Im nächsten Moment wird das Grüppchen in einer drängenden Bewegung zum Lift geleitet. Der erste Nobelpreisträger winkt Frau X zu, lässt ihr galant den Vortritt. Sie zögert heftig. Wie kann sie es wagen den Aufzug zu betreten, vor ihm, der das KZ überlebt hat? Muss er nicht immer und überall den Vortritt erhalten, bis an sein Lebensende? Y, ihr VIP-Karteninhaber, unterbricht die schwerwiegenden Gedankengänge, schiebt sie hinein und quetscht sich hinterher. Eben gleiten die Türen zu, da schwingt sich eine zierliche Japanerin mit weißem Gesicht und blutrotem Mund durch den schmalen Spalt in die Kabine. Eine Alarmsirene schrillt. Alle im Aufzug sehen sich an, sehen sich um, erschrocken, vielleicht nach Sprengsätzen forschend. Ein Sicherheitsmann eilt heran und stellt klar: Die Besatzung sei zu schwer. "Aber ich wiege nur 42 Kilo!", ruft die bambusschlanke Asiatin, und ihre schwarzen Brauenbögen tanzen amüsiert. Frau X in ihrer Ecke findet die Muße, das sagenhaft flach an den Kopf gebügelte Ohrenpaar des schnauzbärtigen Nobelpreisträgers zu betrachten, der sich kurz dreht, um sie stirnfaltenwerfend anzusehen.

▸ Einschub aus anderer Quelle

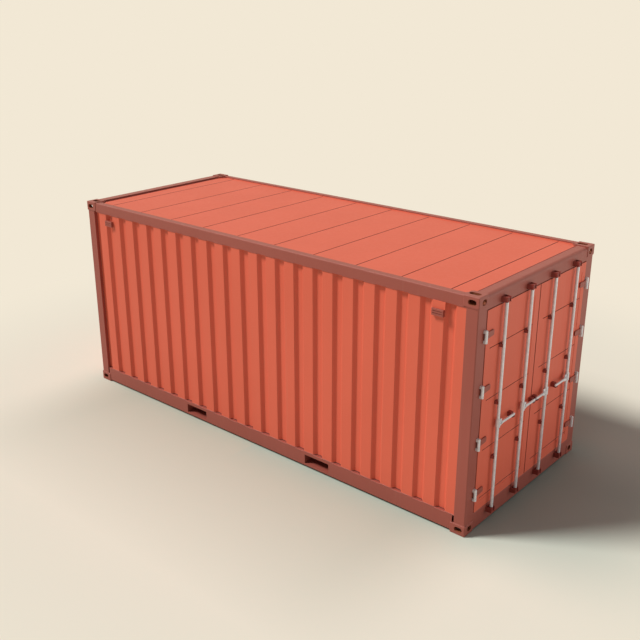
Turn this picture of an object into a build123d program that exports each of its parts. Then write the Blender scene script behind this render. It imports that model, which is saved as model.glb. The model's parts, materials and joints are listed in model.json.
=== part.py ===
from build123d import *
import math
import os

# Twenty-foot steel shipping container with a double door at one end.
# Sizes are in millimetres. The origin is on the ground at the centre of the four bottom corner
# fittings, +X runs along the length to the door end, +Y to the right as seen from outside the
# doors, and +Z is up. Left pieces stand at -Y, and right pieces are their mirror.

# Outer block between the faces of the corner fittings
length = 6058.0
width = 2438.0
height = 2591.0

# Corner fittings
fitting_length = 178.0
fitting_width = 162.0
fitting_height = 118.0
fitting_wall = 28.0
fitting_inner_wall = 12.0
fitting_edge_radius = 9.0
aperture_inset_x = 102.5
aperture_inset_y = 89.5
aperture_length = 124.0
aperture_width = 63.5
side_hole_length = 93.0
side_hole_height = 54.0
side_hole_inset = 79.0
side_hole_rise = 61.0
end_hole_length = 78.0
end_hole_height = 60.0
end_hole_inset = 94.0
end_hole_rise = 66.0
fitting_inner_chamfer = 18.0

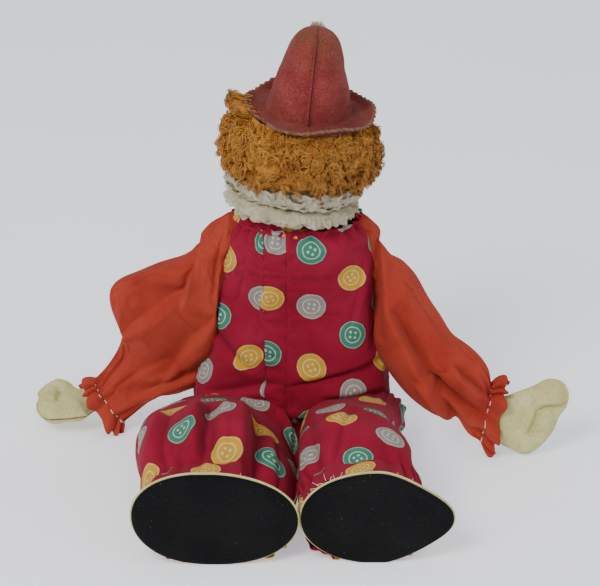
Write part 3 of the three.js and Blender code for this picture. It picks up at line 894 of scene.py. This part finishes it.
def make_hand(side, felt_cream, thread):
    wrist = joint_place(f"wrist_{side}_bend")
    if side == "left":
        along, thumb = np.array([-0.92, 0.39, -0.05]), np.array([0.39, 0.92, 0.0])
    else:
        along, thumb = np.array([1.0, 0.0, 0.0]), np.array([0.0, 0.08, 1.0])
    along, thumb = along / np.linalg.norm(along), thumb / np.linalg.norm(thumb)
    through = np.cross(along, thumb)
    outline = mitten_outline(170)
    middle = np.array([27.0, 0.0])

    def layer(name, sign):
        rows = []
        for share in np.linspace(0.001, 1, 44):
            flat = middle + (outline - middle) * share
            height = sign * mitten_height(flat, share, 0.5, 8.0)
            rows.append(wrist + flat[:, :1] * along + flat[:, 1:] * thumb + height[:, None] * through)
        points = np.array(rows)
        points = points + 0.4 * rough(points, 5, 41)[..., None] * through
        return grid(name, points, felt_cream, closed=True)

    palm = layer(f"{side}_palm_felt", 1)
    back = layer(f"{side}_handback_felt", -1)
    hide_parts(f"{side}_hand_palm", f"{side}_hand_stuffing")
    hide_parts(f"{side}_hand_back")
    for piece in (palm, back):
        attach(piece, f"hand_{side}")
    parts = []
    for i in range(0, len(outline), 5):
        edge = outline[i] - middle
        a = outline[i] - edge / np.linalg.norm(edge) * 1.6
        b = outline[i] + edge / np.linalg.norm(edge) * 0.3
        path = [wrist + p[0] * along + p[1] * thumb + t * through for p, t in ((a, 1.1), (b, 0.0), (a, -1.1))]
        parts.append(tube_part(path, 0.18, 5))
    overcast = join_parts(f"{side}_hand_stitches", parts, thread)
    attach(overcast, f"hand_{side}")


# ---- trouser legs and shoes ----
# stations down each leg: y, left x, right x, top z, bottom z
LEFT_LEG = [
    (4, -66, -18, 30, 8),
    (-12, -84, -8, 40, 1.2),
    (-32, -102, -5, 46, 0.8),
    (-55, -108, -3, 55, 0.8),
    (-80, -108, -2, 65, 0.8),
    (-100, -108, -2, 71, 0.8),
    (-122, -104, -2, 71, 0.8),
    (-142, -102, -4, 65, 0.8),
    (-152, -100, -8, 61, 1.5),
]
RIGHT_LEG = [
    (4, 16, 60, 30, 8),
    (-12, 7, 72, 42, 1.2),
    (-32, 4, 70, 46, 0.8),
    (-55, 2, 67, 53, 0.8),
    (-80, 2, 66, 61, 0.8),
    (-100, 2, 68, 68, 0.8),
    (-122, 0, 74, 68, 0.8),
    (-140, 0, 79, 64, 0.8),
    (-150, 3, 80, 60, 1.5),
]
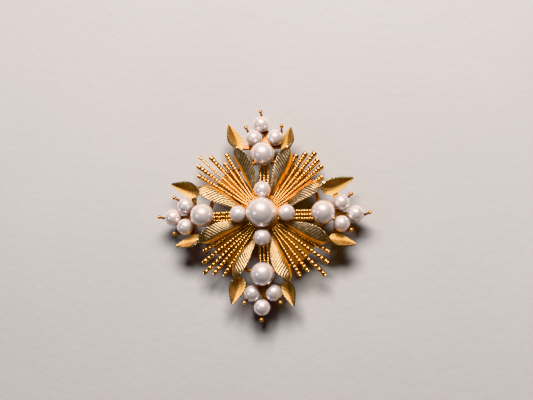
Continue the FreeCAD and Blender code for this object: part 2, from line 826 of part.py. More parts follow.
def make_catch_rotor():
    body = doc.addObject("PartDesign::Body", "CatchRotor")
    ring = circles(body, "RotorRound", "YZ_Plane", ["Sizes.rotor_dia / 2", "Sizes.rotor_bore_dia / 2"])
    both_ways(body, "Pad", "Rotor", ring, "Sizes.rotor_width")
    mouth = wedge(body, "RotorMouthShape", "270 - Sizes.mouth_half_angle", "270 + Sizes.mouth_half_angle")
    both_ways(body, "Pocket", "RotorMouth", mouth, "Sizes.rotor_width + 2")
    angle, half = "Sizes.lever_angle", "Sizes.lever_thickness / 2"
    corners = []
    for reach, side in (("1.1", "-"), ("Sizes.lever_reach", "-"), ("Sizes.lever_reach", ""), ("1.1", "")):
        flip = "+" if side == "-" else "-"
        corners.append(
            (
                f"{reach} * cos({angle}) {flip} {half} * sin({angle})",
                f"{reach} * sin({angle}) {side or '+'} {half} * cos({angle})",
            )
        )
    lever = outline(body, "LeverShape", "YZ_Plane", corners)
    both_ways(body, "Pad", "Lever", lever, "Sizes.lever_width")
    body.Placement = catch_place()
    named(body, "catch_rotor")


def check(things):
    for thing in doc.Objects:
        bad = [state for state in thing.State if state in ("Invalid", "Error")]
        if bad:
            raise SystemExit(f"{thing.Name} ({thing.Label}) is {bad}")
    for thing in things:
        shape = thing.Shape
        if shape.isNull() or not shape.isValid() or not shape.Solids:
            raise SystemExit(f"{thing.Label} has no valid solid")


make_hub()
ring_height = make_gallery_ring()
make_back_bar()
make_centre_pearl()
make_ring_pearls()
make_arm_pearls()
make_arm_rods()
make_fans()
for arm_name in ARMS:
    make_bud_cluster(arm_name)
make_leaves()
make_leaf_posts(ring_height)
make_hinge_bracket()
make_hinge_rivet()
make_pin_stem()
make_catch_body()
make_catch_rotor()

doc.recompute()
check(parts)
os.makedirs("parts", exist_ok=True)
for part in parts:
    part.Shape.exportStep(f"parts/{part.Label}.step")
print(f"{len(parts)} sub-parts written")
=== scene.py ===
import math
import random

import bpy
from mathutils import Matrix, Vector


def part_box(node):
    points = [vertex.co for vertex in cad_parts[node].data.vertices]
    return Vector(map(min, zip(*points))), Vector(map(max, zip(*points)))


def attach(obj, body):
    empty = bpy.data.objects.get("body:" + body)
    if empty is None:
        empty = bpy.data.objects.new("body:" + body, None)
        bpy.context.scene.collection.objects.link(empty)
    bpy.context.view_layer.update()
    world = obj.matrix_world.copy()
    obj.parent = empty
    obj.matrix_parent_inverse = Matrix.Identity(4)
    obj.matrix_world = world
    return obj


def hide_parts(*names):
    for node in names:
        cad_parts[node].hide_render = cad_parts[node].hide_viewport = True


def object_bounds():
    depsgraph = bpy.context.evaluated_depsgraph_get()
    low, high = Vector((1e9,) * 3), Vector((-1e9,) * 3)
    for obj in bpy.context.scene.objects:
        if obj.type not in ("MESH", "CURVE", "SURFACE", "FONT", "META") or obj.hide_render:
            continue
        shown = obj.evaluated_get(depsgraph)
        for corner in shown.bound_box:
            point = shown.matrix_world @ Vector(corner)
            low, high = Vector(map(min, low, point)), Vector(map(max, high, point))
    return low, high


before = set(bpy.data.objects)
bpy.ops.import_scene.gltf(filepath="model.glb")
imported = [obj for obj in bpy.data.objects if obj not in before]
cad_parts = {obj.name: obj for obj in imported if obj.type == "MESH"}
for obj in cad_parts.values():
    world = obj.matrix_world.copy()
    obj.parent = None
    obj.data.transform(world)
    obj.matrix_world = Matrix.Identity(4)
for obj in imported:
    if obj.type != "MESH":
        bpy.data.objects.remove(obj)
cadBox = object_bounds()
random.seed(7)
mm = 0.001


# small helpers, used by every piece

def clearSelection():
    if bpy.context.object and bpy.context.object.mode != "OBJECT":
        bpy.ops.object.mode_set(mode="OBJECT")
    bpy.ops.object.select_all(action="DESELECT")


def pickOnly(piece):
    clearSelection()
    piece.select_set(True)
    bpy.context.view_layer.objects.active = piece


def takePiece(name):
    piece = bpy.context.object
    piece.name = name
    piece.data.name = name
    return piece


def copyPiece(master, name, place):
    piece = master.copy()
    piece.data = master.data.copy()
    piece.name = name
    piece.data.name = name
    bpy.context.scene.collection.objects.link(piece)
    piece.matrix_world = place
    pickOnly(piece)
    bpy.ops.object.transform_apply(location=True, rotation=True, scale=True)
    return piece


def joinPieces(pieces, name):
    clearSelection()
    for piece in pieces:
        piece.select_set(True)
    bpy.context.view_layer.objects.active = pieces[0]
    bpy.ops.object.join()
    return takePiece(name)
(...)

Und wenn wir steckenblieben? Frau X macht es Freude, sich den Schatten eines Schreckens vorzustellen. Oh, hier verpasste niemand etwas. Die ganze vortragende Prominenz ist mit an Bord. Wenn jemand auf die Idee käme, den Eingeschlossenen zum Zeitvertreib, sagen wir, Gedichte vorzutragen? Sie fasst den Schnauzbart scharf ins Auge. Lässig klemmt da eine Mappe unter seinem Arm. Allzeit bereit, sein zwanzigstes Jahrhundert zu rezitieren. Und ließen es die Umstände nur zu, auch zu aquarellieren. Aus dem Stand.

Doch, Gott sei Dank, die Türen schließen sich. Der Aufzug ruckelt leicht. Sie schweben in die Höhe und finden sich, den Vortragssaal betretend, von Glas umschlossen. An einer Seite klebt nach Atem ringend, immer noch gedrängt das Volk, macht ultraböse Blicke. "Ganz schön anstrengend, so privilegiert zu sein", raunt da einer Frau X ins Ohr.